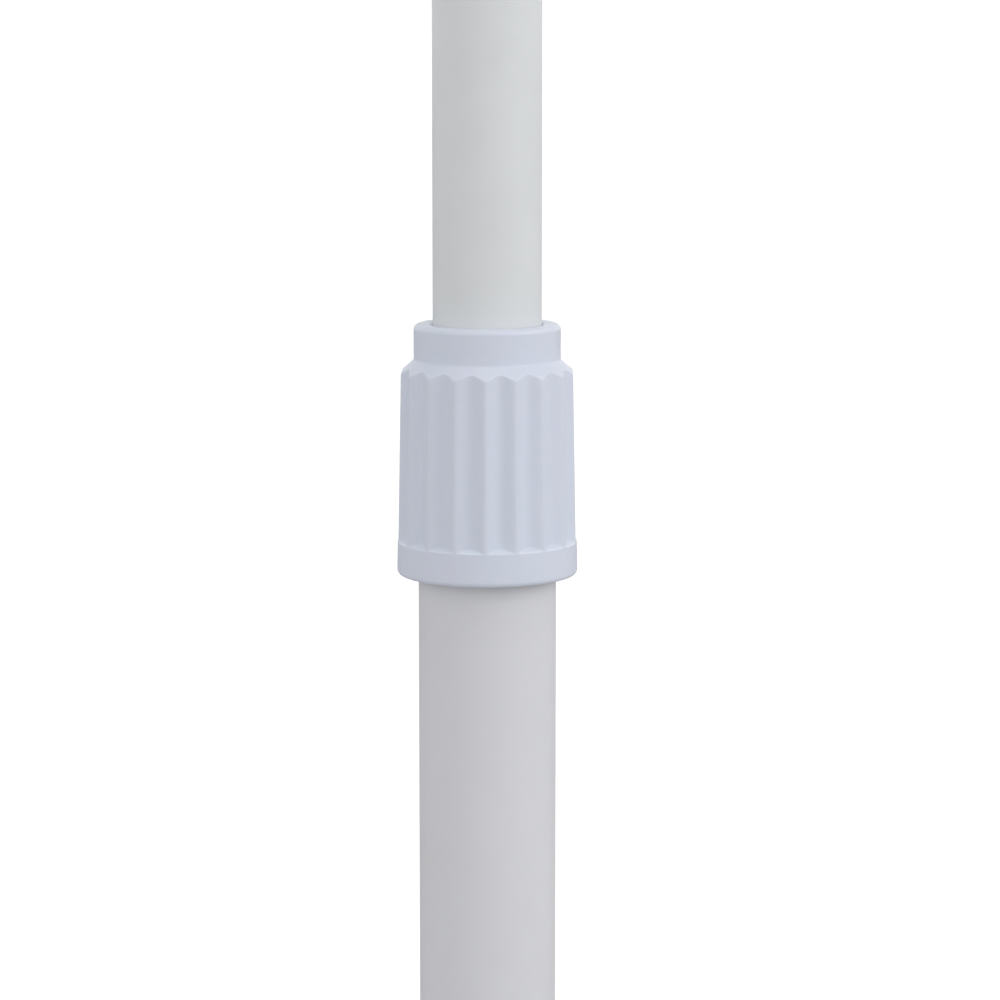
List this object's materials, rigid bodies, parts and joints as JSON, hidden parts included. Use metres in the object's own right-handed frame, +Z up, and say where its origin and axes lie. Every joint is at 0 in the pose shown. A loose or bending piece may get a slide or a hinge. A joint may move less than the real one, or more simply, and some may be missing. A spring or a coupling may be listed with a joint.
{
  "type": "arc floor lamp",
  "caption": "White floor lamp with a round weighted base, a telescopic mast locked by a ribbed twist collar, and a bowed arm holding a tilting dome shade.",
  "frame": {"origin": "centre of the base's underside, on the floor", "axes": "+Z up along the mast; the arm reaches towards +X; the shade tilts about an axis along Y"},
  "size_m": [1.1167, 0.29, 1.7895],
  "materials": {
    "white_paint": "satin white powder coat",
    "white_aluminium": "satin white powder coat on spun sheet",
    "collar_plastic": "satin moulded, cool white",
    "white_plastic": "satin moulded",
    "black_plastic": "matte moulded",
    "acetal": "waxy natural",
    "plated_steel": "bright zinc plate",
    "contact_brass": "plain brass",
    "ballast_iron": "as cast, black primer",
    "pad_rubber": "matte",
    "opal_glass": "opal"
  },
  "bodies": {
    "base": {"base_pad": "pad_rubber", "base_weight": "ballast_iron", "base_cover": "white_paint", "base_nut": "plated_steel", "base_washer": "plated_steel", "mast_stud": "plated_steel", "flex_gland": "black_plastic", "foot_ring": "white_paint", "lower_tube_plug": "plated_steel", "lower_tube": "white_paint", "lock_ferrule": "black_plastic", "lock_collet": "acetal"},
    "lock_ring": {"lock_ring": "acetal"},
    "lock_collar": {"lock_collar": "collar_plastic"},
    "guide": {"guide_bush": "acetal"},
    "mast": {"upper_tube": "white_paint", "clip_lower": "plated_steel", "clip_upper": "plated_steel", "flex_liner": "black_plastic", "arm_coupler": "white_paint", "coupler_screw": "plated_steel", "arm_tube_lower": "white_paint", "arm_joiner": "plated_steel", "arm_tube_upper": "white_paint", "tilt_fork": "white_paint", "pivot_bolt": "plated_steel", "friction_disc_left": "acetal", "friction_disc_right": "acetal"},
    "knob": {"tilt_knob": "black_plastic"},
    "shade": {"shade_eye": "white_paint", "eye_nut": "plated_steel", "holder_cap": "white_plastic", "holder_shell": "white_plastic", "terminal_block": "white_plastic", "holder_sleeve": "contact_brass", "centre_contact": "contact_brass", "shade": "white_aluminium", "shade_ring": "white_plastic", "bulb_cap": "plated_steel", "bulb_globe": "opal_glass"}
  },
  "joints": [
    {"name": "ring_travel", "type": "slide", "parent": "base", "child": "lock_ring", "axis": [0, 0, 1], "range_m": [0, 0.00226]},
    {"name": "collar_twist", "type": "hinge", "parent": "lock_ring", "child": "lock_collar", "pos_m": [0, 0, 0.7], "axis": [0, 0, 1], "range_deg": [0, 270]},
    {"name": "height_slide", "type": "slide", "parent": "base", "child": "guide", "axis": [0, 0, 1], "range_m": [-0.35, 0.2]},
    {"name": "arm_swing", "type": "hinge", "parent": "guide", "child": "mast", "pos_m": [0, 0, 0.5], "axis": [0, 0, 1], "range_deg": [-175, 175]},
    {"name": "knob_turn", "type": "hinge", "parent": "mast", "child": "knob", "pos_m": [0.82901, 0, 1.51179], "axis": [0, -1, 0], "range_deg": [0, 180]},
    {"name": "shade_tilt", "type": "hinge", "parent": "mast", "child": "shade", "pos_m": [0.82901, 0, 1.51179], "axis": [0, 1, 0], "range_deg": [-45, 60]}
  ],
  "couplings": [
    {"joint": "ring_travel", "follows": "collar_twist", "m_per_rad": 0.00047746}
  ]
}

▶ **Task details**:
Write the data out again in full and exactly.

▶ **Full response**:
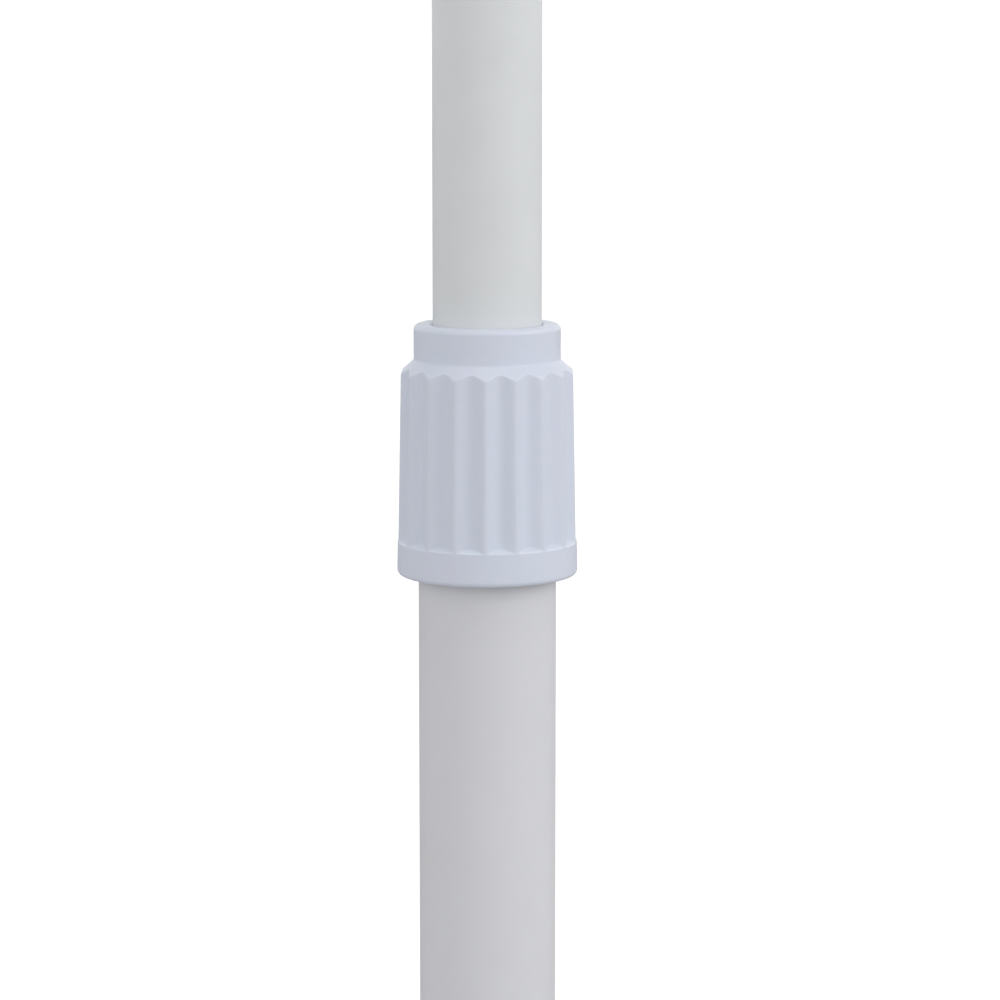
List this object's materials, rigid bodies, parts and joints as JSON, hidden parts included. Use metres in the object's own right-handed frame, +Z up, and say where its origin and axes lie. Every joint is at 0 in the pose shown. A loose or bending piece may get a slide or a hinge. A joint may move less than the real one, or more simply, and some may be missing. A spring or a coupling may be listed with a joint.
{
  "type": "arc floor lamp",
  "caption": "White floor lamp with a round weighted base, a telescopic mast locked by a ribbed twist collar, and a bowed arm holding a tilting dome shade.",
  "frame": {"origin": "centre of the base's underside, on the floor", "axes": "+Z up along the mast; the arm reaches towards +X; the shade tilts about an axis along Y"},
  "size_m": [1.1167, 0.29, 1.7895],
  "materials": {
    "white_paint": "satin white powder coat",
    "white_aluminium": "satin white powder coat on spun sheet",
    "collar_plastic": "satin moulded, cool white",
    "white_plastic": "satin moulded",
    "black_plastic": "matte moulded",
    "acetal": "waxy natural",
    "plated_steel": "bright zinc plate",
    "contact_brass": "plain brass",
    "ballast_iron": "as cast, black primer",
    "pad_rubber": "matte",
    "opal_glass": "opal"
  },
  "bodies": {
    "base": {"base_pad": "pad_rubber", "base_weight": "ballast_iron", "base_cover": "white_paint", "base_nut": "plated_steel", "base_washer": "plated_steel", "mast_stud": "plated_steel", "flex_gland": "black_plastic", "foot_ring": "white_paint", "lower_tube_plug": "plated_steel", "lower_tube": "white_paint", "lock_ferrule": "black_plastic", "lock_collet": "acetal"},
    "lock_ring": {"lock_ring": "acetal"},
    "lock_collar": {"lock_collar": "collar_plastic"},
    "guide": {"guide_bush": "acetal"},
    "mast": {"upper_tube": "white_paint", "clip_lower": "plated_steel", "clip_upper": "plated_steel", "flex_liner": "black_plastic", "arm_coupler": "white_paint", "coupler_screw": "plated_steel", "arm_tube_lower": "white_paint", "arm_joiner": "plated_steel", "arm_tube_upper": "white_paint", "tilt_fork": "white_paint", "pivot_bolt": "plated_steel", "friction_disc_left": "acetal", "friction_disc_right": "acetal"},
    "knob": {"tilt_knob": "black_plastic"},
    "shade": {"shade_eye": "white_paint", "eye_nut": "plated_steel", "holder_cap": "white_plastic", "holder_shell": "white_plastic", "terminal_block": "white_plastic", "holder_sleeve": "contact_brass", "centre_contact": "contact_brass", "shade": "white_aluminium", "shade_ring": "white_plastic", "bulb_cap": "plated_steel", "bulb_globe": "opal_glass"}
  },
  "joints": [
    {"name": "ring_travel", "type": "slide", "parent": "base", "child": "lock_ring", "axis": [0, 0, 1], "range_m": [0, 0.00226]},
    {"name": "collar_twist", "type": "hinge", "parent": "lock_ring", "child": "lock_collar", "pos_m": [0, 0, 0.7], "axis": [0, 0, 1], "range_deg": [0, 270]},
    {"name": "height_slide", "type": "slide", "parent": "base", "child": "guide", "axis": [0, 0, 1], "range_m": [-0.35, 0.2]},
    {"name": "arm_swing", "type": "hinge", "parent": "guide", "child": "mast", "pos_m": [0, 0, 0.5], "axis": [0, 0, 1], "range_deg": [-175, 175]},
    {"name": "knob_turn", "type": "hinge", "parent": "mast", "child": "knob", "pos_m": [0.82901, 0, 1.51179], "axis": [0, -1, 0], "range_deg": [0, 180]},
    {"name": "shade_tilt", "type": "hinge", "parent": "mast", "child": "shade", "pos_m": [0.82901, 0, 1.51179], "axis": [0, 1, 0], "range_deg": [-45, 60]}
  ],
  "couplings": [
    {"joint": "ring_travel", "follows": "collar_twist", "m_per_rad": 0.00047746}
  ]
}